起きて庭に出たら昨夜の雨の痕跡はなかった。石の中心部にはまだ染み込んだ雨が残っているだろうか。寝正月の昼過ぎだ。さすがに石も乾ききっているかもしれない。
12月中に焚き火をしようと思って、庭に石を積んだ。丸く石で囲んで、天然の焚火台だ。囲炉裏かもしれない。
石囲いの中心に、地面に鉄の棒でも突き立ててみたら、薬罐をぶら下げてお湯が沸かせるだろうか。

雪か雨が降ったら、夢で見た景色を実際にも見られるかと思っていた。
遠藤周作さんの『ほんとうの私を求めて』というエッセイ集をちまちま読み進めている。夢や無意識の話が多く、その影響か以前より夢の内容を覚えている事が増えた。
どんなに夢見が悪くて起きたら心臓部がバクバクしていても、内容はさっぱり思い出せないという事が常だった。

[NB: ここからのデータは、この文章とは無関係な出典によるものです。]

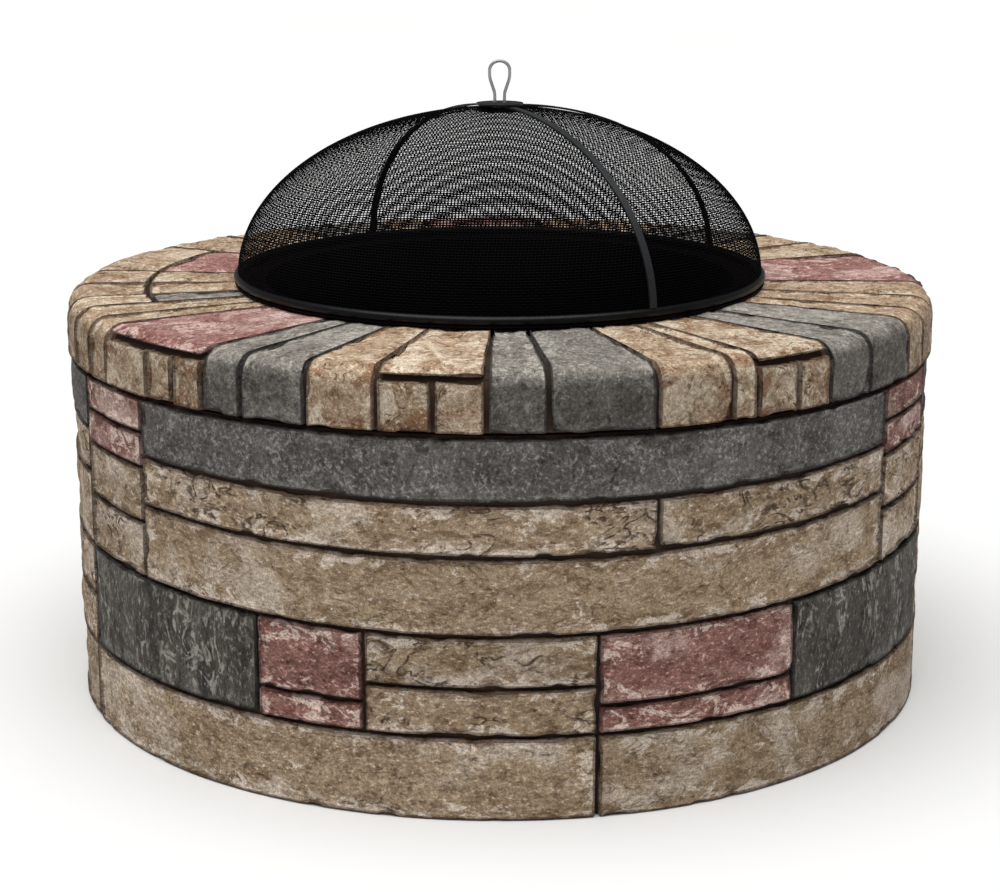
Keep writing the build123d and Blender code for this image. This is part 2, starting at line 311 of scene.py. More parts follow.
@dataclass(frozen=True)
class StoneFinish:
    """Look of one kind of stone, read from the attributes that StoneCarver leaves on its meshes."""

    name: str
    body: Colour
    light: Colour  # bleached and freshly chipped stone
    shade: Colour
    stain: Colour
    stain_share: float
    pit: Colour
    vein: Colour
    mottle: float  # patches of shade in a metre
    vein_scale: float
    vein_width: float
    vein_share: float
    fleck: Colour
    fleck_share: float
    bedding: Triple  # how the pattern is squeezed along, into and up the stone
    speckle: float  # how strongly the fine grain darkens and lightens
    relief: float
    upright_painted_shade: float = 1.0  # painted shade: brightness painted on upright faces against those open to the sky
    vein_cut: float = 0.0  # how deeply the veins are cut into the face
    bleaching: float = 15.0  # broad bleached areas in a metre
    staining: float = 44.0  # stains and chipped patches in a metre
    grains: float = 260.0  # coarse grains in a metre
    sand: float = 640.0  # fine grains in a metre
    chip_reach: float = 24 * MM  # how far from a joint the chipped patches lie
    rim_reach: tuple[float, float] = (0.3 * MM, 1.4 * MM)  # where the darkening along a joint's edge fades out

    def veins(self, graph: Graph, place: bpy.types.NodeSocket) -> bpy.types.NodeSocket:
        """Mask of thin wandering lines that come and go."""
        source = graph.noise(place, self.vein_scale, 2.0, 0.5, 1.6)
        line = graph.maths("ABSOLUTE", graph.maths("SUBTRACT", source, 0.5), 0.0)
        line = graph.span(line, 0.0, self.vein_width, 1.0, 0.0)
        shown = graph.span(graph.noise(place, self.vein_scale * 0.6, 1.0, 0.5), 0.46, 0.56)
        broken = graph.span(graph.noise(place, self.vein_scale * 2.6, 2.0, 0.6), 0.42, 0.52)
        shown = graph.maths("MULTIPLY", shown, broken)
        return graph.maths("MULTIPLY", graph.maths("MULTIPLY", line, shown), self.vein_share)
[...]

夢の内容はどれも明るくない。ただ猟奇的でもない。執拗でもない。
石の水紋の夢は、天から雫が落ちてきて水面のように石の表面が波打ち水紋がそのまま石の模様になっただけだった。その光景を繰り返し見たが石の模様は様々で飽きなかった。

我が家の庭には石垣に出来るほどの大きさの石がたくさん埋まっている。以前にあった池の周りに積んであったものかもしれないし、石倉を作る時に出た余りかもしれない。
庭の入り口には石で花壇が作られていて、右側には街路樹のように山茶花が植えてある。
どれも樹齢100年は超えているだろう。
電気ノコギリで毎年のように荒く刈られているので高さはどれも私の身長より少し大きいくらいだ。

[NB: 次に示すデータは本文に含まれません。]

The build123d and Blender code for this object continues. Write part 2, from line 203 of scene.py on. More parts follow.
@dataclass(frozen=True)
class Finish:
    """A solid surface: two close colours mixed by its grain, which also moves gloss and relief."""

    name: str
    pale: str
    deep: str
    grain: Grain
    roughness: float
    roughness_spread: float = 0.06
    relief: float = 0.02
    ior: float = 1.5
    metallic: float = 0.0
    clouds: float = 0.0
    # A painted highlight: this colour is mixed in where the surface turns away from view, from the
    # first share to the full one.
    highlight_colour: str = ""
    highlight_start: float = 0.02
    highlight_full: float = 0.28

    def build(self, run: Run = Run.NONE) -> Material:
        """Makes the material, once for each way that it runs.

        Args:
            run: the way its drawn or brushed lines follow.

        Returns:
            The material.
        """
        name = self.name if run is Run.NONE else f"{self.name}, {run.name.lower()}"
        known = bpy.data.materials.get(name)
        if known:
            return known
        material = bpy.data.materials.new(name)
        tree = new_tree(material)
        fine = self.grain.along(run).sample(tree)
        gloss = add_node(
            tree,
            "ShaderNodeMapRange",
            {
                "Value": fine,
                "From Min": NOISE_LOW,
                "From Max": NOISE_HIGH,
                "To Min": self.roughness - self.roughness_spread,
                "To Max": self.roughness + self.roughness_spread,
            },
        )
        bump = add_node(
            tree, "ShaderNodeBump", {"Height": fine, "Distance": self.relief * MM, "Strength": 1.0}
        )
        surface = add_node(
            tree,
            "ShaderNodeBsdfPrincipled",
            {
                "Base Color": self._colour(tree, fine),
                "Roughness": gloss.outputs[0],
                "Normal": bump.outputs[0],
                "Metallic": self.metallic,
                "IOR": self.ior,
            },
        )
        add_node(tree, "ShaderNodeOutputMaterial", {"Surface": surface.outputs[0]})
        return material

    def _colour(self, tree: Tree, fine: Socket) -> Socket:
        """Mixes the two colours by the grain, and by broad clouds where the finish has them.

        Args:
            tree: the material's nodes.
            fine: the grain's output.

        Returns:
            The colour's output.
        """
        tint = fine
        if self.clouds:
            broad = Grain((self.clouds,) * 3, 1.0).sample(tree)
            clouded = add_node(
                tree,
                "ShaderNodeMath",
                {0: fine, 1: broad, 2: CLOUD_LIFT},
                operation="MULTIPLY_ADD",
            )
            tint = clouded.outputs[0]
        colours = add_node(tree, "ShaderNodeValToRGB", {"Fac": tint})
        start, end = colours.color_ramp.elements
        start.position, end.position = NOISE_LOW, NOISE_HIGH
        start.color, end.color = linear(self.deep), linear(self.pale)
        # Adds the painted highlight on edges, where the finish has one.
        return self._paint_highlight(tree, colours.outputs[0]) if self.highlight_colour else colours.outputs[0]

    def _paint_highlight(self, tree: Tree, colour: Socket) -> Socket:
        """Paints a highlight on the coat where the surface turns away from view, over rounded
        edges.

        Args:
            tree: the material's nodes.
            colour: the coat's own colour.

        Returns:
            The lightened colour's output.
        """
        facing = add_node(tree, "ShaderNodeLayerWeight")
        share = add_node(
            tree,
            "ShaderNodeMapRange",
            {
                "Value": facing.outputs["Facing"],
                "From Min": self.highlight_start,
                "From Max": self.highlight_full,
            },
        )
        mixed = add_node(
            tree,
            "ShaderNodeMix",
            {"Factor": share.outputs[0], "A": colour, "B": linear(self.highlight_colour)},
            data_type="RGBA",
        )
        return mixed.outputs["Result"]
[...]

植物は長生きするほど丈夫になるのか、乱暴に扱われても山茶花は毎年無事だが、石垣はだんだん崩れてきた。父が毎年乗るからだろう。何年か前に崩れた一画は山茶花が引き抜かれたまま歯抜けになっている。
父が植え直すのをめんどくさがったに違いない。その石垣の石も積み直すといくつかはなぜか余って父が地面に埋めたのではないだろうか。

失敗を埋めて隠したくなる人は多い。
しかし、私は穴があったら入りたいと感じたことがない。
自分の無力や無能さを実感した時は、感じるだけの神経体のみになりたいと子どもの頃は思っていた。死にたいとか隠れたいとは思わず、私の存在が気にされなかったら良いのにと他人の感情の機微がただ煩わしかった。

水紋の夢を見た私だが、水音が苦手だ。
山間地の実家では、冬は水道が凍らないように水を出して寝る。
たとえばトイレに行きたかったり、背中いっぱいの蕁麻疹で夜中に起きてしまうと、水音が気になってなかなか寝付けない。

猫の寝返りの音すらうるさいのだ。
夢の中で次々と出来た石の水紋はうるさくなかった。音のない世界だったのだろう。
私は美的センスがないので、美しい自然音も雑音に聞こえてしまうのかもしれない。
小鳥の鳴き声を美しいと思う事もあれば、うるさいと感じる事もある。
鳥の鳴き声の種類によるだけだろうか。